While a will is an essential part of estate planning, a trust offers additional benefits that a will alone cannot provide, such as avoiding probate and providing for asset management during your lifetime. Trusts can be particularly helpful in managing complex estates, providing for minor children, or protecting assets. The decision depends on your unique situation and goals.
What types of trusts are commonly used in estate planning?
Common trusts include revocable living trusts, which offer flexibility and control, and irrevocable trusts, which provide asset protection and tax benefits. Other types include special needs trusts, charitable trusts, and testamentary trusts established by a will. Selecting the appropriate trust depends on your personal and financial circumstances, and planning objectives.
How do I fund my trust?
Funding a trust involves transferring ownership of assets such as real estate, bank accounts, and investments into the trust’s name. This step is crucial for the trust to operate effectively. We assist clients with changing titles, reassigning beneficiary designations, and ensuring all assets are properly placed within the trust.

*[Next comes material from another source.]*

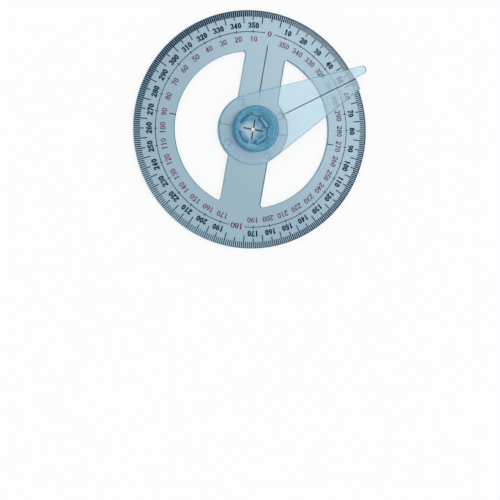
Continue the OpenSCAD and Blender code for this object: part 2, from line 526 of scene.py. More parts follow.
class Shell:
    """Collects the faces of one closed moulding, in millimetres, and makes a mesh of them."""

    def __init__(self) -> None:
        """Starts with no face and a clear skin."""
        self.points: list[Place] = []
        self.faces: list[tuple[int, ...]] = []
        self.skins: list[Skin] = []
        self.now = Skin.CLEAR

    def face(self, corners: Iterable[int]) -> None:
        """Adds a face with the skin of this moment."""
        self.faces.append(tuple(corners))
        self.skins.append(self.now)

    def ring(self, loop: Loop, z: float) -> list[int]:
        """Adds the points of a loop.

        Args:
            loop: the loop.
            z: its height.

        Returns:
            The points' numbers.
        """
        start = len(self.points)
        self.points += [(x, y, z) for x, y in loop]
        return list(range(start, start + len(loop)))

    def wall(self, levels: list[tuple[Loop, float]], skins: Iterable[Skin] = ()) -> None:
        """Joins loops of equal length by bands of four-sided faces.

        Args:
            levels: each loop with its height, in order along the wall.
            skins: skins to take in turn round the loops, instead of the skin of this moment.
        """
        rings = [self.ring(loop, z) for loop, z in levels]
        cycle = list(skins) or [self.now]
        for low, high in zip(rings, rings[1:]):
            for i in range(len(low)):
                j = (i + 1) % len(low)
                self.now = cycle[i % len(cycle)]
                self.face((low[i], low[j], high[j], high[i]))

    def rounded_wall(self, loop: Loop, z_low: float, z_high: float, edge_r: float) -> None:
        """Upright wall whose two edges are rounded.

        Args:
            loop: the wall's outline, with the material on its left.
            z_low: lower end.
            z_high: upper end.
            edge_r: radius of both edges.
        """
        turns = [math.radians(QUARTER_TURN * i / EDGE_STEPS) for i in range(EDGE_STEPS + 1)]
        low = [(inset(loop, edge_r * (1 - math.sin(t))), z_low + edge_r * (1 - math.cos(t))) for t in turns]
        high = [(moved, z_low + z_high - z) for moved, z in reversed(low)]
        self.wall(low + high)

    def cap(self, outline: Loop, holes: Iterable[Loop], z: float) -> None:
        """Adds a flat face.

        Args:
            outline: its outer edge, anticlockwise.
            holes: the edges of its holes.
            z: its height.
        """
        points, triangles = filled(outline, holes)
        start = len(self.points)
        self.points += [(x, y, z) for x, y in points]
        for triangle in triangles:
            self.face(start + i for i in triangle)

    def piece(self, name: str, material: Material) -> Object:
        """Makes the object, in metres: doubles merged, faces outwards and flat faces shaded flat.

        Args:
            name: the piece's name.
            material: its material, which reads the skins as attributes.

        Returns:
            The new object, linked to the scene.
        """
        mesh = bpy.data.meshes.new(name)
        mesh.from_pydata(self.points, [], self.faces)
        mesh.materials.append(material)
        for share in ("haze", "depth"):
            values = [getattr(skin, share) for skin in self.skins]
            mesh.attributes.new(share, "FLOAT", "FACE").data.foreach_set("value", values)
        work = bmesh.new()
        work.from_mesh(mesh)
        bmesh.ops.remove_doubles(work, verts=work.verts, dist=MERGE_MM)
        bmesh.ops.dissolve_degenerate(work, edges=work.edges, dist=DEGENERATE_MM)
        bmesh.ops.recalc_face_normals(work, faces=work.faces)
        open_edges = sum(1 for edge in work.edges if len(edge.link_faces) != 2)
        log.info("%s: %d faces, %d open edges", name, len(work.faces), open_edges)
        work.to_mesh(mesh)
        work.free()
        return finished(name, mesh)


def finished(name: str, mesh: Mesh) -> Object:
    """Scales a mesh from millimetres, shades it by angle and weighs its normals by face area.

    Args:
        name: the piece's name.
        mesh: the mesh in millimetres.

    Returns:
        A linked object at the origin, with no modifier left.
    """
    mesh.transform(Matrix.Scale(MM, 4))
    mesh.shade_smooth()
    mesh.set_sharp_from_angle(angle=math.radians(SHARP_ANGLE_DEG))
    shaped = add_object(name, mesh)
    weights = shaped.modifiers.new("even_normals", "WEIGHTED_NORMAL")
    weights.keep_sharp = True
    return frozen(shaped, name)


def frozen(source: Object, name: str) -> Object:
    """Turns an object with modifiers into a plain mesh object of that name.

    Args:
        source: the object, which is removed.
        name: the new object's name.

    Returns:
        The new object.
    """
    bpy.context.view_layer.update()
    graph = bpy.context.evaluated_depsgraph_get()
    mesh = bpy.data.meshes.new_from_object(
        source.evaluated_get(graph), preserve_all_data_layers=True, depsgraph=graph
    )
    bpy.data.objects.remove(source)
    mesh.name = name
    return add_object(name, mesh)


# Geometry trees for what repeats


def start_tree(name: str, sockets: dict[str, str]) -> tuple[NodeTree, Any]:
    """Starts a geometry tree that prints something.

    Args:
        name: the tree's name, which its result takes.
        sockets: kind of each input's socket, by the input's name.

    Returns:
        The tree, and the sockets that give its inputs.
    """
    tree = bpy.data.node_groups.new(name, "GeometryNodeTree")
    for socket, kind in sockets.items():
        tree.interface.new_socket(socket, in_out="INPUT", socket_type="NodeSocket" + kind)
    tree.interface.new_socket("Print", in_out="OUTPUT", socket_type="NodeSocketGeometry")
    return tree, add_node(tree, "NodeGroupInput").outputs


def end_tree(tree: NodeTree, placed: Node, ink: NodeSocket) -> None:
    """Ends a geometry tree: its instances are made real, inked and given out.

    Args:
        tree: the geometry tree.
        placed: the node that places the instances.
        ink: the input that gives the material.
    """
    real = add_node(tree, "GeometryNodeRealizeInstances", links={0: placed})
    inked = add_node(tree, "GeometryNodeSetMaterial", links={"Geometry": real, "Material": ink})
    add_node(tree, "NodeGroupOutput", links={0: inked})


def run_tree(tree: NodeTree, inputs: dict[str, Any], mesh: Optional[Mesh] = None) -> Object:
    """Evaluates a geometry tree with its inputs and returns the result as a plain object.

    Args:
        tree: the geometry tree, which works in millimetres.
        inputs: input values by name.
        mesh: the geometry that it starts from, if any.

    Returns:
        The result in metres, named as the tree.
    """
    carrier = add_object(tree.name + "_carrier", mesh or bpy.data.meshes.new("start"))
    modifier = carrier.modifiers.new("rule", "NODES")
    modifier.node_group = tree
    identifiers = {s.name: s.identifier for s in tree.interface.items_tree if s.item_type == "SOCKET"}
    for name, value in inputs.items():
        modifier[identifiers[name]] = value
    result = frozen(carrier, tree.name)
    result.data.transform(Matrix.Scale(MM, 4))
    return result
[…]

Can trusts help with tax planning?
Certain trusts can be structured to minimize estate and gift taxes, helping to preserve more of your assets for beneficiaries. Proper planning and legal guidance are necessary to take advantage of these benefits. While trusts can offer tax advantages, the specifics depend on current laws and your individual financial situation.
What happens if I become incapacitated?
A trust can include provisions for managing your assets if you become unable to do so yourself. The trustee can step in to handle financial matters without the need for court-appointed guardianship. This arrangement helps ensure continuity and reduces complications during difficult times for you and your family.
How often should I update my trust?
It’s advisable to review your trust periodically, especially after major life changes such as marriage, divorce, births, or significant changes in assets. Keeping your trust current ensures it continues to meet your goals and complies with any legal updates. Regular updates help prevent unintended consequences and maintain the effectiveness of your estate plan.